# DIRECTIVE:
Repeat the listing below word for word, stopping after the line that contains "root, centre, steel)".

[BEGIN]

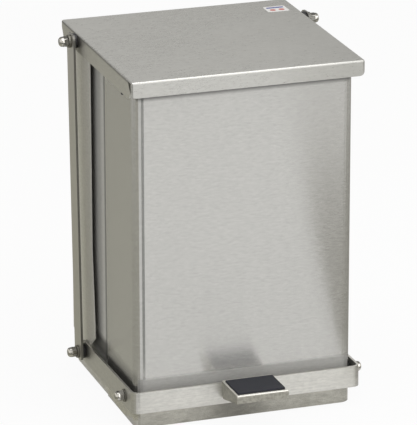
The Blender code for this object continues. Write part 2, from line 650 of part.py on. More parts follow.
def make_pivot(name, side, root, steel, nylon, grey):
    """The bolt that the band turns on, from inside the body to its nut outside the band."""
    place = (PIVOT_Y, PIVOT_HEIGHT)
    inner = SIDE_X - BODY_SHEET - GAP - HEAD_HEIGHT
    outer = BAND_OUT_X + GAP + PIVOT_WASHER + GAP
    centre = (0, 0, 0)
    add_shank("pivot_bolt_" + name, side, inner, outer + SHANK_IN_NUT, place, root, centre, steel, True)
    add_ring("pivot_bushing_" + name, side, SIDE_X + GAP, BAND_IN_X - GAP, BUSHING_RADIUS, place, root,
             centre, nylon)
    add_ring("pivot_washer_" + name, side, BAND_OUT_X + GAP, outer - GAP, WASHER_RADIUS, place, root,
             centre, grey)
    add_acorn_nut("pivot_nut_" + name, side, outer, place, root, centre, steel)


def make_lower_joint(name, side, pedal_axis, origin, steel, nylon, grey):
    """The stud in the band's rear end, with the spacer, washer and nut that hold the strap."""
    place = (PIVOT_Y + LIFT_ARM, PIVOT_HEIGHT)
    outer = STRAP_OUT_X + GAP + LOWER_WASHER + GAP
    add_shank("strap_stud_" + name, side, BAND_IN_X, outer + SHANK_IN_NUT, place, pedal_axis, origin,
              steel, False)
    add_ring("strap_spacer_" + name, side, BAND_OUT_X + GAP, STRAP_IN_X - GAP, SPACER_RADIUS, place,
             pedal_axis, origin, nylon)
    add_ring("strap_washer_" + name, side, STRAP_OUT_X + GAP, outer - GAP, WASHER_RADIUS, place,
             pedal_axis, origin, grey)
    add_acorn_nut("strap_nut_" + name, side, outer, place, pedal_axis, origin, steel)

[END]

# COMPLETE OUTPUT:
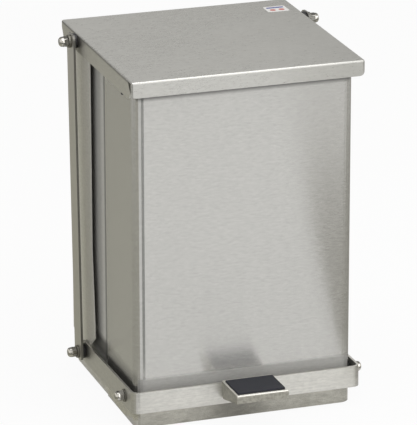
The Blender code for this object continues. Write part 2, from line 650 of part.py on. More parts follow.
def make_pivot(name, side, root, steel, nylon, grey):
    """The bolt that the band turns on, from inside the body to its nut outside the band."""
    place = (PIVOT_Y, PIVOT_HEIGHT)
    inner = SIDE_X - BODY_SHEET - GAP - HEAD_HEIGHT
    outer = BAND_OUT_X + GAP + PIVOT_WASHER + GAP
    centre = (0, 0, 0)
    add_shank("pivot_bolt_" + name, side, inner, outer + SHANK_IN_NUT, place, root, centre, steel, True)
    add_ring("pivot_bushing_" + name, side, SIDE_X + GAP, BAND_IN_X - GAP, BUSHING_RADIUS, place, root,
             centre, nylon)
    add_ring("pivot_washer_" + name, side, BAND_OUT_X + GAP, outer - GAP, WASHER_RADIUS, place, root,
             centre, grey)
    add_acorn_nut("pivot_nut_" + name, side, outer, place, root, centre, steel)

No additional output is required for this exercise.